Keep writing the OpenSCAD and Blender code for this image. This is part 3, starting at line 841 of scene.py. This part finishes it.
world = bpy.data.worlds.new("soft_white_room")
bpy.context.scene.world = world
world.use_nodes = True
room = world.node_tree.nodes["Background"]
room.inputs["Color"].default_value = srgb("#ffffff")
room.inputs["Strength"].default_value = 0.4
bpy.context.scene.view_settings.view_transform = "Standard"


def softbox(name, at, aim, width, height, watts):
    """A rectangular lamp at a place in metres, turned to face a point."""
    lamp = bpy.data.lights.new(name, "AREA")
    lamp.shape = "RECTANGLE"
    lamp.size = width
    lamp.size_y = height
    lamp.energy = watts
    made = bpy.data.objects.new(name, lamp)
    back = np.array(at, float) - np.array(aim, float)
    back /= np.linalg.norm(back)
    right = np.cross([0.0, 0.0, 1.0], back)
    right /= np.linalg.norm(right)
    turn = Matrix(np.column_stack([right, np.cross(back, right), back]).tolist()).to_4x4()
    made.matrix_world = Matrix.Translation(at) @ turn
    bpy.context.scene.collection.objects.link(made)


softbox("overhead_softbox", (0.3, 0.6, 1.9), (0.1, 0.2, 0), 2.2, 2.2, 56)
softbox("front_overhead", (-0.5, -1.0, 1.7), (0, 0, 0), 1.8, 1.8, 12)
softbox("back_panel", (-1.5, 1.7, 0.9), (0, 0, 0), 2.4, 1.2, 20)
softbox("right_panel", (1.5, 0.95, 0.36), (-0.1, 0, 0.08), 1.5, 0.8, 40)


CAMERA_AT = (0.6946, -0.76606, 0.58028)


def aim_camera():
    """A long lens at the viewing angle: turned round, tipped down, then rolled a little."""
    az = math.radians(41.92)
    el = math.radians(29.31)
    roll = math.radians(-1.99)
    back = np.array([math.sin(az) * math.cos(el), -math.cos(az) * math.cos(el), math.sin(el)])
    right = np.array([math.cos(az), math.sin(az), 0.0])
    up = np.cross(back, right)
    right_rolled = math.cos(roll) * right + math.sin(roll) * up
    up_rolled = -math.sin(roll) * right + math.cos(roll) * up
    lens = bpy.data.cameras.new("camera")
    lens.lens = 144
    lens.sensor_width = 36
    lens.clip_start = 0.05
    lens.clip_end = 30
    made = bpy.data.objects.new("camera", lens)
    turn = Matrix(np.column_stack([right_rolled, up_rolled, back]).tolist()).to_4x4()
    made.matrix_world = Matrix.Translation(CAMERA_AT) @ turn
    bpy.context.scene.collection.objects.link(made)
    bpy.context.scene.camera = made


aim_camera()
----------------------------------------
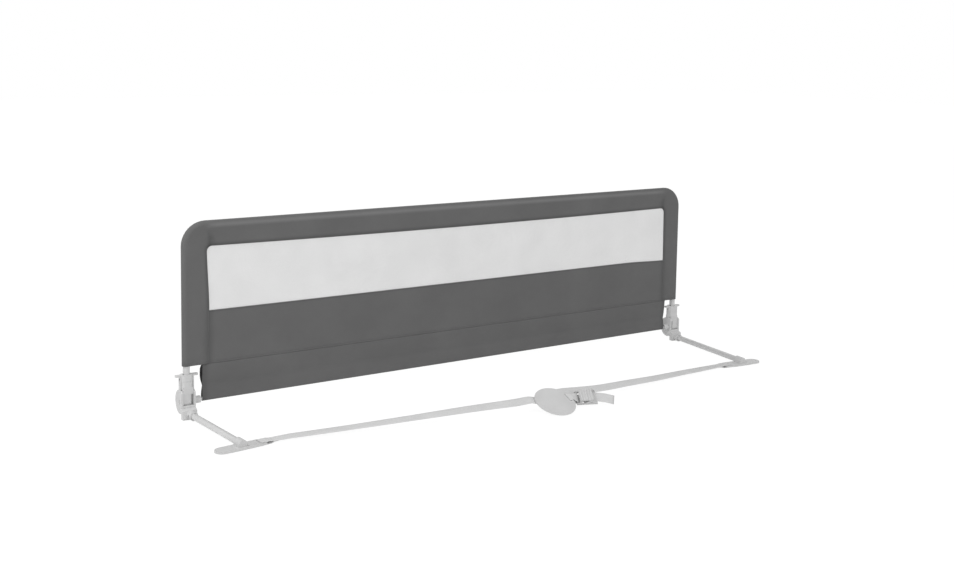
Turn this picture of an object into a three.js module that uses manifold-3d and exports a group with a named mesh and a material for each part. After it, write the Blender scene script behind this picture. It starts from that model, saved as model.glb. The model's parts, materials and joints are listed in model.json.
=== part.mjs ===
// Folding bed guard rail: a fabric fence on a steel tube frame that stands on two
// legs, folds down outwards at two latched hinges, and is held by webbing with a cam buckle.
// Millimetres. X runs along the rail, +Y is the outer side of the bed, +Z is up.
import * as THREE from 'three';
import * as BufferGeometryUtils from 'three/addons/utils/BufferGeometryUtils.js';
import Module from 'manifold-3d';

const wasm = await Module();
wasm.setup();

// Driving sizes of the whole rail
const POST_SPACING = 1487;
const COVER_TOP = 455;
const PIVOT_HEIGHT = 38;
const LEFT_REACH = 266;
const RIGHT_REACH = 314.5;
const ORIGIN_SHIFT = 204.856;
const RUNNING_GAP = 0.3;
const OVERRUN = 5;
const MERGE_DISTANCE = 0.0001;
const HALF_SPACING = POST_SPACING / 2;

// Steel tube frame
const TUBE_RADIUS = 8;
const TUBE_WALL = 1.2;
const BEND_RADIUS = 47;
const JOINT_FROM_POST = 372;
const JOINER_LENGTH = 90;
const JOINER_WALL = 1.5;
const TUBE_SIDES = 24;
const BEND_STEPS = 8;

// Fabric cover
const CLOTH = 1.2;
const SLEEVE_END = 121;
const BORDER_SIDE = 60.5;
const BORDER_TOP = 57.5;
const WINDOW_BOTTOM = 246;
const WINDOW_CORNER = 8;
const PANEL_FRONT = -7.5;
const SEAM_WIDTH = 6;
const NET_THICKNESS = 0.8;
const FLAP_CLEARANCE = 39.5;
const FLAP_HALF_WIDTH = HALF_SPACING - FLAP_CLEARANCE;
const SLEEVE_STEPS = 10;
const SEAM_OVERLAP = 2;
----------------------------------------
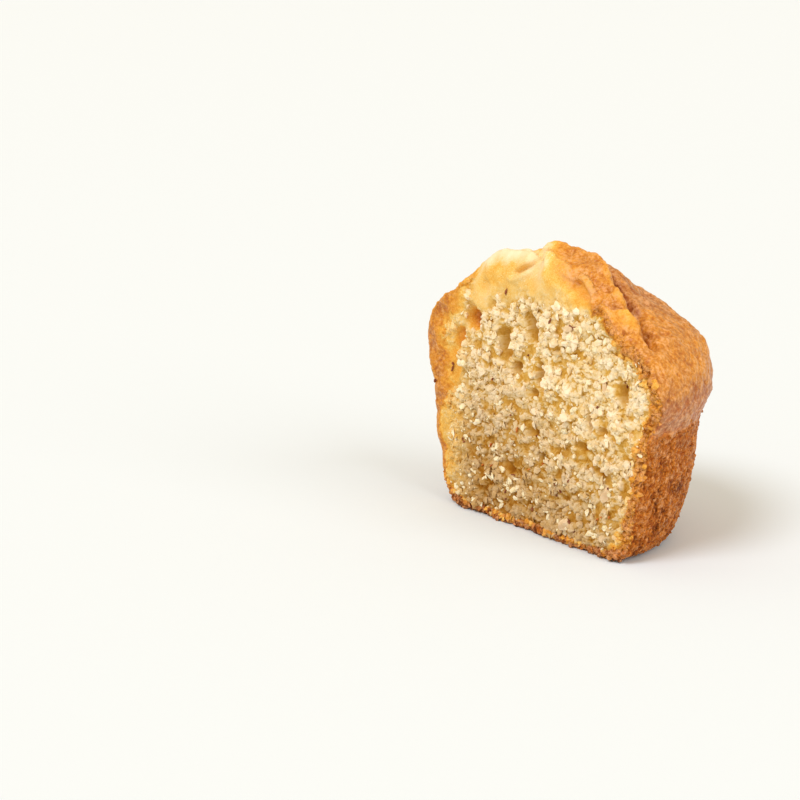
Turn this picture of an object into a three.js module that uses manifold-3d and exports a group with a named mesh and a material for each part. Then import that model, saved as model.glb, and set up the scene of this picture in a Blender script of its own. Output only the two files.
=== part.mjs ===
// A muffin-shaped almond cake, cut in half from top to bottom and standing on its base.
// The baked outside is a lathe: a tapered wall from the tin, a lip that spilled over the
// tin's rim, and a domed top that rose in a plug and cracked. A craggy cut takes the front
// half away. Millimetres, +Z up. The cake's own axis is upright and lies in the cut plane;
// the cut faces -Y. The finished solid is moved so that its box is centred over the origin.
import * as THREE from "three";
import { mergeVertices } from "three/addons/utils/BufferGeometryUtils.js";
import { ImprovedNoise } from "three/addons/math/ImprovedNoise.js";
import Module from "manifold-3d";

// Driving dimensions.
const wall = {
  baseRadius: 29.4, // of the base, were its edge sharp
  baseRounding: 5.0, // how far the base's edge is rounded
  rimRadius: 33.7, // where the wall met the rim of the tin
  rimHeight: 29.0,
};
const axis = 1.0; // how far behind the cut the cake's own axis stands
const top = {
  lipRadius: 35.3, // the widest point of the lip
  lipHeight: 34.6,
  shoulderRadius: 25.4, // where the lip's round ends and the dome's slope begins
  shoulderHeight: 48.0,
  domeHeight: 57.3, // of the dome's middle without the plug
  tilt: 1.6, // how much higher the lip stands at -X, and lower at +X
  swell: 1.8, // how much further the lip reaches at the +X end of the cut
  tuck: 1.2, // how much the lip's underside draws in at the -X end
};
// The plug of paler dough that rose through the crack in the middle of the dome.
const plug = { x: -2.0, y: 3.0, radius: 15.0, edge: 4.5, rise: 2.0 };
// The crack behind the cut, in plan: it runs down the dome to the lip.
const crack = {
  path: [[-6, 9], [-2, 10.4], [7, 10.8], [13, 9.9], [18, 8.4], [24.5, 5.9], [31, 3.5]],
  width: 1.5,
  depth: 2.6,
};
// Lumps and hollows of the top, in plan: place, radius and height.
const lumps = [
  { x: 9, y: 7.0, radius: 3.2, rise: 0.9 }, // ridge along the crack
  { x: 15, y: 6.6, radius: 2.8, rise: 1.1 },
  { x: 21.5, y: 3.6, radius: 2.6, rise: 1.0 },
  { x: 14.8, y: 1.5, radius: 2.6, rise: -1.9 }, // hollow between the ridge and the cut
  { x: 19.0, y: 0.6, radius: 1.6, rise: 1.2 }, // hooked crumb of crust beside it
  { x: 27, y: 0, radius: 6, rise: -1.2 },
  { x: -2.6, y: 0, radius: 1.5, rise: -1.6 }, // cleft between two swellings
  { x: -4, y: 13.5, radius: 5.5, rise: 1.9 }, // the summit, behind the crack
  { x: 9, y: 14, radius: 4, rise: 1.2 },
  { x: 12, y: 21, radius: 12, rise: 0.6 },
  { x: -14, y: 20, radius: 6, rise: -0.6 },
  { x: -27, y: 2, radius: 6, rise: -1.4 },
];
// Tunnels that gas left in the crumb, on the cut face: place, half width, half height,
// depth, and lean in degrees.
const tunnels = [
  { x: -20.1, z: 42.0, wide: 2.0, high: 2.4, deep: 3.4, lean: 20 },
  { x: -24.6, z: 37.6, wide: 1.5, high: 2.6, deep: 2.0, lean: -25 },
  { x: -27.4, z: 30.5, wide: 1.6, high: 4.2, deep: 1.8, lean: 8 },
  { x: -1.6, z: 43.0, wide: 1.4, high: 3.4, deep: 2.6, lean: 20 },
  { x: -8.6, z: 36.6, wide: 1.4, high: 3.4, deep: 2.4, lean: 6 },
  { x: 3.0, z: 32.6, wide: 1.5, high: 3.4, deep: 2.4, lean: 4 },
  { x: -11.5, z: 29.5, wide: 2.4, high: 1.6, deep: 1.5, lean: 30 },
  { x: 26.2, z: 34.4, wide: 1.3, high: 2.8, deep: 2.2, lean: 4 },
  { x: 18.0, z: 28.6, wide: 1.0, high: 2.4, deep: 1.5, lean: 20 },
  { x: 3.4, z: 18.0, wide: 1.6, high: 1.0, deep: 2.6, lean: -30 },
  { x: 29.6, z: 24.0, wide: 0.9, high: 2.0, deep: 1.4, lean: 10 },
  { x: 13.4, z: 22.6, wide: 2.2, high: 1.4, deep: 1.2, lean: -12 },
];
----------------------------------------
## [SHORT EXERCISE]
Extract only the lines from the line with "listed in model.json." through the line with "const SEAM_OVERLAP = 2;", keeping both end lines exactly as they are.

## [CORRECT OUTPUT]
Turn this picture of an object into a three.js module that uses manifold-3d and exports a group with a named mesh and a material for each part. After it, write the Blender scene script behind this picture. It starts from that model, saved as model.glb. The model's parts, materials and joints are listed in model.json.
=== part.mjs ===
// Folding bed guard rail: a fabric fence on a steel tube frame that stands on two
// legs, folds down outwards at two latched hinges, and is held by webbing with a cam buckle.
// Millimetres. X runs along the rail, +Y is the outer side of the bed, +Z is up.
import * as THREE from 'three';
import * as BufferGeometryUtils from 'three/addons/utils/BufferGeometryUtils.js';
import Module from 'manifold-3d';

const wasm = await Module();
wasm.setup();

// Driving sizes of the whole rail
const POST_SPACING = 1487;
const COVER_TOP = 455;
const PIVOT_HEIGHT = 38;
const LEFT_REACH = 266;
const RIGHT_REACH = 314.5;
const ORIGIN_SHIFT = 204.856;
const RUNNING_GAP = 0.3;
const OVERRUN = 5;
const MERGE_DISTANCE = 0.0001;
const HALF_SPACING = POST_SPACING / 2;

// Steel tube frame
const TUBE_RADIUS = 8;
const TUBE_WALL = 1.2;
const BEND_RADIUS = 47;
const JOINT_FROM_POST = 372;
const JOINER_LENGTH = 90;
const JOINER_WALL = 1.5;
const TUBE_SIDES = 24;
const BEND_STEPS = 8;

// Fabric cover
const CLOTH = 1.2;
const SLEEVE_END = 121;
const BORDER_SIDE = 60.5;
const BORDER_TOP = 57.5;
const WINDOW_BOTTOM = 246;
const WINDOW_CORNER = 8;
const PANEL_FRONT = -7.5;
const SEAM_WIDTH = 6;
const NET_THICKNESS = 0.8;
const FLAP_CLEARANCE = 39.5;
const FLAP_HALF_WIDTH = HALF_SPACING - FLAP_CLEARANCE;
const SLEEVE_STEPS = 10;
const SEAM_OVERLAP = 2;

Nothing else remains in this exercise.